§ **RECORDS FOR THE EXERCISE**:
┏━━

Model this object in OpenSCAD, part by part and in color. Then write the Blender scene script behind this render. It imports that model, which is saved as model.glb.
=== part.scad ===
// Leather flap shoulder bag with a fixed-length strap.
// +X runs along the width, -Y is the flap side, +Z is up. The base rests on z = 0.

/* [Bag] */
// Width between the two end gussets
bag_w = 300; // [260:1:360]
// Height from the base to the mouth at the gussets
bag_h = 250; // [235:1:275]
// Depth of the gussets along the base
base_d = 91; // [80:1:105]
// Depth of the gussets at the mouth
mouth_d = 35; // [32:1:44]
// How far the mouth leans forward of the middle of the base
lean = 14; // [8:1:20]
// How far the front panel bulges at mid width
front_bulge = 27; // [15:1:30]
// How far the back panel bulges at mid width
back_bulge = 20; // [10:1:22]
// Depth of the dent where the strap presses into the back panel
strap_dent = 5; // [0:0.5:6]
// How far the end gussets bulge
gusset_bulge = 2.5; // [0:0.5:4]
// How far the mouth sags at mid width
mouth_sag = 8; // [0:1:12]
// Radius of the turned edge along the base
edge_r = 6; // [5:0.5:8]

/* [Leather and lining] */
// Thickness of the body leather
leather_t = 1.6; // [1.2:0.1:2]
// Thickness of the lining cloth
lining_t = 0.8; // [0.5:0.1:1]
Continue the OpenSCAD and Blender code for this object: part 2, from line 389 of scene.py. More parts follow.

┗━━
┏━━

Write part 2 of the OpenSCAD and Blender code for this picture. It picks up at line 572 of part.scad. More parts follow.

┗━━
┏━━

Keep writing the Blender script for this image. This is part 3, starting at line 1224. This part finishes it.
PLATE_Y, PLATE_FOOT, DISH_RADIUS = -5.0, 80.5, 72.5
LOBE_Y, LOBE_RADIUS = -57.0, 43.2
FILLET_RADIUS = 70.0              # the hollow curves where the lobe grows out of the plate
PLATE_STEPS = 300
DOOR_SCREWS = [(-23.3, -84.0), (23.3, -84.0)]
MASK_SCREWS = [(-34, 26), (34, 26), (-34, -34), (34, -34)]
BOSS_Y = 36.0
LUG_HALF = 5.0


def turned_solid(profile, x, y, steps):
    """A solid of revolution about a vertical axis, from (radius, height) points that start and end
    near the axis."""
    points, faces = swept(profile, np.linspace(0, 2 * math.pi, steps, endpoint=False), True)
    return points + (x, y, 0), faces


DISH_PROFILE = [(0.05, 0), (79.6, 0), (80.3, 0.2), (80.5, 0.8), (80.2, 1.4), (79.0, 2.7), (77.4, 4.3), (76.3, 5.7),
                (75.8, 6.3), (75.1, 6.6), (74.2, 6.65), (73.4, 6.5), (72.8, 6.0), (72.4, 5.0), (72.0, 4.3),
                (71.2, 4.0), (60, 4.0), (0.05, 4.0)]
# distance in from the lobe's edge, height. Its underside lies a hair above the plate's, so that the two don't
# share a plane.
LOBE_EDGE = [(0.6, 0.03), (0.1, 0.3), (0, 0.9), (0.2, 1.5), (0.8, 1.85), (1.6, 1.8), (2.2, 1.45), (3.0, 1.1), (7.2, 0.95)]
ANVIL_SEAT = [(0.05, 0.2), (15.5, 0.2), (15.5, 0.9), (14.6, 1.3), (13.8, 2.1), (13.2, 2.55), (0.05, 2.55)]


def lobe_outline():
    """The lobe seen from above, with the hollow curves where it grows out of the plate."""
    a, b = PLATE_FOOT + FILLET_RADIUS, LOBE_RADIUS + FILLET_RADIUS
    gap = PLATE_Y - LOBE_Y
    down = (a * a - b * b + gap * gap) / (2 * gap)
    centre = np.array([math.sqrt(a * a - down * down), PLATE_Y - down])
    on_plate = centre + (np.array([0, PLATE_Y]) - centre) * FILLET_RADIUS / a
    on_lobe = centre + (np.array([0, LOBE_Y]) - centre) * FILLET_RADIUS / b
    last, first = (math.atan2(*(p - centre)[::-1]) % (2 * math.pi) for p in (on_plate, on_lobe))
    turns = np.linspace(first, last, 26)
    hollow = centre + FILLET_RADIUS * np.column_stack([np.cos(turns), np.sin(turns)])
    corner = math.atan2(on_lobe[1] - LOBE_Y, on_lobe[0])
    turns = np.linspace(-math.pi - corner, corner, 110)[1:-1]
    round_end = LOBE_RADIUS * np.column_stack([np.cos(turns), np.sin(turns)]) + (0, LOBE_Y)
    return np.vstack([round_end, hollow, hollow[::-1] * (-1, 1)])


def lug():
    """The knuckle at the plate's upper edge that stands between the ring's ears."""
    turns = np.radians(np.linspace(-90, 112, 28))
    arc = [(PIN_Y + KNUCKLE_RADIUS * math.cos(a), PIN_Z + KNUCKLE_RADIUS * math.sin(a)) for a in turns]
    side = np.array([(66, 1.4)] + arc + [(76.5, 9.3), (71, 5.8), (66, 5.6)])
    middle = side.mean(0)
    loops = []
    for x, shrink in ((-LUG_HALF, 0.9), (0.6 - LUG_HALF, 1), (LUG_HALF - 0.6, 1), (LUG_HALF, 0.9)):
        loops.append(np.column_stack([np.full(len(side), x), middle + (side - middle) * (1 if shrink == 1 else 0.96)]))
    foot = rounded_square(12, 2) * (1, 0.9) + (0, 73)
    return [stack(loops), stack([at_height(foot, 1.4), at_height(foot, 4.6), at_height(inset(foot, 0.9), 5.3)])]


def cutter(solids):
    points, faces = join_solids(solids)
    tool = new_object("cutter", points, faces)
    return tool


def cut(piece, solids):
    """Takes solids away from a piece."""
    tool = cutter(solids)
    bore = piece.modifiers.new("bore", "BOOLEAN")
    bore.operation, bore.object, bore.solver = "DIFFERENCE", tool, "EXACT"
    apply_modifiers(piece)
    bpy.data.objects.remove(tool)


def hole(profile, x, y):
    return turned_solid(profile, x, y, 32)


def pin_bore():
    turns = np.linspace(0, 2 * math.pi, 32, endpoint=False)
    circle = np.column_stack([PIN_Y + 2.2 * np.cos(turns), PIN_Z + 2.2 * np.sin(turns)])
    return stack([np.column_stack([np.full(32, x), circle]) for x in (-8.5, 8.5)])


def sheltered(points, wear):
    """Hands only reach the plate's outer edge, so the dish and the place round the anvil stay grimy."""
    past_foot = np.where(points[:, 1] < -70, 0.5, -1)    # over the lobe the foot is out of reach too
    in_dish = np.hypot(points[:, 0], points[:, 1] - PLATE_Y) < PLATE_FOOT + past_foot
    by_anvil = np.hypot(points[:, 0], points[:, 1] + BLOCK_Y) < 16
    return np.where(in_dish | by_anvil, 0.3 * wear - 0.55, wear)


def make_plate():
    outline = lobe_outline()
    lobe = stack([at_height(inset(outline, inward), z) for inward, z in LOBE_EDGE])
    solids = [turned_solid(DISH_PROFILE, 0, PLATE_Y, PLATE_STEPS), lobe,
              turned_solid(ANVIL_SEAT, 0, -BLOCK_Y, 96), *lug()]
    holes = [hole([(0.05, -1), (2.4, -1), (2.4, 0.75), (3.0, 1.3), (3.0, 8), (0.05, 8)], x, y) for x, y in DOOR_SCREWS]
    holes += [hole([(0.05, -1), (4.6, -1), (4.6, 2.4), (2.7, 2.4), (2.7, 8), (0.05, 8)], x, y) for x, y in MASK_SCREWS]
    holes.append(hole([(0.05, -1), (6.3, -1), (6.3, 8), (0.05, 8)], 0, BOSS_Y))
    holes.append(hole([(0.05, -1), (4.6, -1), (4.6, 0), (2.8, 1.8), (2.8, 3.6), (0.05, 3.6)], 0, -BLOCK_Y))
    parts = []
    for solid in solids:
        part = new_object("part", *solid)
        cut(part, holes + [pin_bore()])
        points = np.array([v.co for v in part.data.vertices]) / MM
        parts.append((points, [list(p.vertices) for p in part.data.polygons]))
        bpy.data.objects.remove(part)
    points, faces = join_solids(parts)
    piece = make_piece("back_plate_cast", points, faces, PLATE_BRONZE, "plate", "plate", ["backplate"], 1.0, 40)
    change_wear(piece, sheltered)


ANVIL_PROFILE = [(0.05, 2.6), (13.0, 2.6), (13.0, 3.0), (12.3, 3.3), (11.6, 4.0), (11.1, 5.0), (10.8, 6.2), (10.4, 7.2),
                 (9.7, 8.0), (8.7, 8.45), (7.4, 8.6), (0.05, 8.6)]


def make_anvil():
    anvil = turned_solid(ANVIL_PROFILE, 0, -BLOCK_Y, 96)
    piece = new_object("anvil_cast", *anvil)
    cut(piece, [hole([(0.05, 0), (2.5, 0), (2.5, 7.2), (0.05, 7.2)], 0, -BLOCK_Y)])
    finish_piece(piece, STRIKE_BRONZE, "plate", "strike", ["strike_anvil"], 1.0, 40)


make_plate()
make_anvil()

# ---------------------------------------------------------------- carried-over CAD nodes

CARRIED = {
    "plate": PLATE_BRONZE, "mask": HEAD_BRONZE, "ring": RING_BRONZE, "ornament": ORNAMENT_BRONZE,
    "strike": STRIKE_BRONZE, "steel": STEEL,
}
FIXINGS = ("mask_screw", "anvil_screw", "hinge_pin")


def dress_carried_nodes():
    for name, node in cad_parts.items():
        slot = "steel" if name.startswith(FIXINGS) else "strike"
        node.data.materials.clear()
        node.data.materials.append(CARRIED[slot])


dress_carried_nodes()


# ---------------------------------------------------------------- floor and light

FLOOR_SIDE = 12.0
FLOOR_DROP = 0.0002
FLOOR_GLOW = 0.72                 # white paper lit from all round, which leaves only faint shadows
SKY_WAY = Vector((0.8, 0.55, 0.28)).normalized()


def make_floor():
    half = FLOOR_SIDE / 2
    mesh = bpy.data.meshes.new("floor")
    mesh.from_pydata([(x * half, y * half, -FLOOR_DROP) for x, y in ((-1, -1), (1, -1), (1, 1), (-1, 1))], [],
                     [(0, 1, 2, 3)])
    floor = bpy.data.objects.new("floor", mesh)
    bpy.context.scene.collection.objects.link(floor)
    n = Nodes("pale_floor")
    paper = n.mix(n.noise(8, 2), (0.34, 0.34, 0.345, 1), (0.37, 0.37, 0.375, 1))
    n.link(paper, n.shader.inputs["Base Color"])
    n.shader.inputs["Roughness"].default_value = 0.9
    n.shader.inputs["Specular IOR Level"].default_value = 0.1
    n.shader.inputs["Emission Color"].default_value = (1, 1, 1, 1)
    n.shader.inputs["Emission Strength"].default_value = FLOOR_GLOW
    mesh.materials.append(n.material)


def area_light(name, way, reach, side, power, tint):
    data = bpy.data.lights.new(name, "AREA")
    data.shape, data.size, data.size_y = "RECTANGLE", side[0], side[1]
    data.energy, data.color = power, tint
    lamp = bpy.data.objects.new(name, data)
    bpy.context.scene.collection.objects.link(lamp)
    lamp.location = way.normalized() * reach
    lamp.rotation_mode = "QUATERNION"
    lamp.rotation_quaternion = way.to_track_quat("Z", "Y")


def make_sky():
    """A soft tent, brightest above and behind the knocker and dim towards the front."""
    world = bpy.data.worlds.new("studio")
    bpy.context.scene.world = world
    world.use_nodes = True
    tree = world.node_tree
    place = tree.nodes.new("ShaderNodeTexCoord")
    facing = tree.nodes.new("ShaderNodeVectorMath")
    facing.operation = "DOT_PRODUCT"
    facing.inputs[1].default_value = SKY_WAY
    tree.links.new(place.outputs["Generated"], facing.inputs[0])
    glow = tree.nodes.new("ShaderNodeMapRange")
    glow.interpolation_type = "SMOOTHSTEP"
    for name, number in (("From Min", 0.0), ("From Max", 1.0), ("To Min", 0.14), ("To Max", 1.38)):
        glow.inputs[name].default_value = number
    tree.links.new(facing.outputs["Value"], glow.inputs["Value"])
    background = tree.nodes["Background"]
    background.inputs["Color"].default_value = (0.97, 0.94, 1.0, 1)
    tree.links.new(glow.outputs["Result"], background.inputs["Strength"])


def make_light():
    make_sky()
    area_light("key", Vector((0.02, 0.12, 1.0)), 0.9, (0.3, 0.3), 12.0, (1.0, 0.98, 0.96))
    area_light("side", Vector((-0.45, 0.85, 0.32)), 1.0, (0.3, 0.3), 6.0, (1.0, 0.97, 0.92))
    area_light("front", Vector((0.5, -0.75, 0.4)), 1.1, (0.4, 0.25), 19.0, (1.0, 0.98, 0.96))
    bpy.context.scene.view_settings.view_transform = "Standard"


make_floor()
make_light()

┗━━

§ **DIRECTIONS**: Tally the lines above containing "Blender". Answer with the count only.

§ **SOLUTION TO THE EXERCISE**: 4